No revolution towards justice ever went backwards. To all the supporters of equality and Don’t Ask Don’t Tell’s death, I am so grateful. The road has not been easy. We have learned many important lessons about social justice, movements, supporting each other, and speaking out against discrimination.
The mission is not finished; it has only just begun. The most critical mission is supporting and encouraging closeted soldiers to finally access their full integrity, dignity, and humanity. This mission is in keeping with the first lessons learned at West Point or basic training. As the legislation signals a new chapter in our journey, we can be sure that our work has only begun. I call on all soldiers to gain the courage to come out. First come out to yourselves, then tell your trusted friends and family. Tell everyone who you trust and who deserves nothing less than truth. Stop hating yourselves as your country has signaled for so long. Furthermore, your coming out is not for you. It is for all those who come after. Military service is not about rank, pension or paycheck. Climbing the ladder is shameful without true purity of service and I applaud those who give up the superficial artifacts of career in favor of complete integrity and justice.
…President Obama, you are not off the hook. The compromise bill passed today puts the moral imperative squarely on your desk. Sign an executive order instituting a full non-discrimination policy throughout the military. If you do not, if you drag your feet and politicize this with your theoretical calculations as you have these past two years, you will be guilty of abetting those who loudly proclaim homophobia from their platforms and pulpits. Provide them no shelter or safe haven. Institute justice now.

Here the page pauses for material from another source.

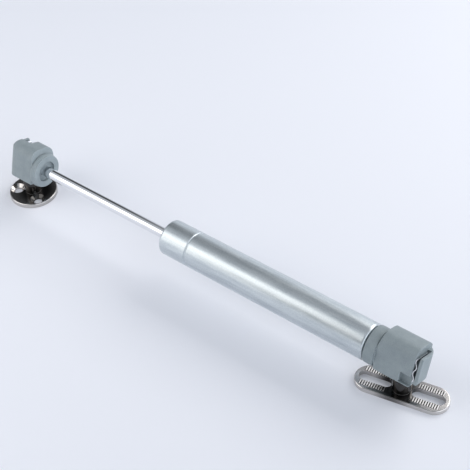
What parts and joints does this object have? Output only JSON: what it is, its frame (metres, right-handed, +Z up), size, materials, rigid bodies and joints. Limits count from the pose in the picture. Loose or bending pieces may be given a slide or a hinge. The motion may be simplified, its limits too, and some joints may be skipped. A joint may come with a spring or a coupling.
{
  "type": "gas spring",
  "caption": "Gas spring for a lid: steel cylinder with a sprung chromed rod, ball-socket heads at both ends, and a slotted and a round screw-on ball-stud plate.",
  "frame": {"origin": "middle of the slotted plate's underside, below the ball that the tube swings on", "axes": "+Z up out of the plates, X along the slotted plate's slots with +X towards the rod end, Y across"},
  "size_m": [0.2768, 0.0757, 0.0353],
  "materials": {
    "satin_steel": "satin ground tube",
    "chrome_rod": "hard chromed, ground",
    "nickel_plate": "polished nickel",
    "head_plastic": "cool grey, fine moulded grain",
    "spring_steel": "bright spring steel",
    "inner_steel": "plain turned steel",
    "guide_brass": "turned",
    "piston_alloy": "machined",
    "seal_rubber": "black nitrile rubber",
    "ring_plastic": "dark filled plastic"
  },
  "bodies": {
    "slotted_plate": {"slotted_plate": "nickel_plate"},
    "tube_end_stud": {"tube_end_ball_stud": "nickel_plate"},
    "tube": {"cylinder_tube": "satin_steel", "tube_end_plug": "inner_steel", "end_plug_o_ring": "seal_rubber", "seal_support_washer": "inner_steel", "rod_seal": "seal_rubber", "rod_guide": "guide_brass", "rod_wiper": "seal_rubber", "guide_end_washer": "inner_steel", "tube_end_head": "head_plastic"},
    "tube_end_clip": {"tube_end_clip": "spring_steel"},
    "piston_ring": {"piston_ring": "ring_plastic"},
    "rod": {"piston_rod": "chrome_rod", "rebound_bumper": "seal_rubber", "piston_front_washer": "inner_steel", "piston": "piston_alloy", "piston_back_washer": "inner_steel", "piston_nut": "inner_steel", "rod_end_head": "head_plastic"},
    "valve_disc": {"valve_disc": "spring_steel"},
    "rod_end_clip": {"rod_end_clip": "spring_steel"},
    "rod_end_stud": {"rod_end_ball_stud": "nickel_plate"},
    "round_plate": {"round_plate": "nickel_plate"}
  },
  "joints": [
    {"name": "tube_end_swing", "type": "hinge", "parent": "slotted_plate", "child": "tube_end_stud", "pos_m": [0, 0, 0.0228], "axis": [0, 0, 1], "continuous": true},
    {"name": "tube_end_tilt", "type": "hinge", "parent": "tube_end_stud", "child": "tube", "pos_m": [0, 0, 0.0228], "axis": [0.2062, 0.9785, 0], "range_deg": [-15, 15]},
    {"name": "gas_stroke", "type": "slide", "parent": "tube", "child": "piston_ring", "axis": [0.9785, -0.2062, 0], "range_m": [-0.08, 0], "stiffness_N_per_m": 250, "springref_m": 0.24},
    {"name": "rod_turn", "type": "hinge", "parent": "piston_ring", "child": "rod", "pos_m": [0.11449, -0.02413, 0.0228], "axis": [0.9785, -0.2062, 0], "continuous": true},
    {"name": "rod_end_tilt", "type": "hinge", "parent": "rod", "child": "rod_end_stud", "pos_m": [0.23993, -0.05056, 0.0228], "axis": [0.2062, 0.9785, 0], "range_deg": [-15, 15]},
    {"name": "rod_end_swing", "type": "hinge", "parent": "rod_end_stud", "child": "round_plate", "pos_m": [0.23993, -0.05056, 0.0228], "axis": [0, 0, 1], "continuous": true},
    {"name": "tube_end_clip_release", "type": "slide", "parent": "tube", "child": "tube_end_clip", "axis": [-0.9785, 0.2062, 0], "range_m": [0, 0.0005], "stiffness_N_per_m": 2000},
    {"name": "rod_end_clip_release", "type": "slide", "parent": "rod", "child": "rod_end_clip", "axis": [0.9785, -0.2062, 0], "range_m": [0, 0.0005], "stiffness_N_per_m": 2000},
    {"name": "valve_disc_lift", "type": "slide", "parent": "rod", "child": "valve_disc", "axis": [-0.9785, 0.2062, 0], "range_m": [0, 0.0003]}
  ]
}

Both points of view are personal, both stem from resolve to see equality happen, but there is no black and white to the struggle for equality, it involves many political shades of gray. For those who are so motivated by being “right” or on top politically, they don’t want to see that there are many routes to success along the way, that the spectrum of ideas and tactics were responsible for today’s step, not in spite of one viewpoint or another. That’s pretty disappointing, but not unexpected. There are many battles ahead, perhaps people can get their heads together after popping the champagne corks this evening.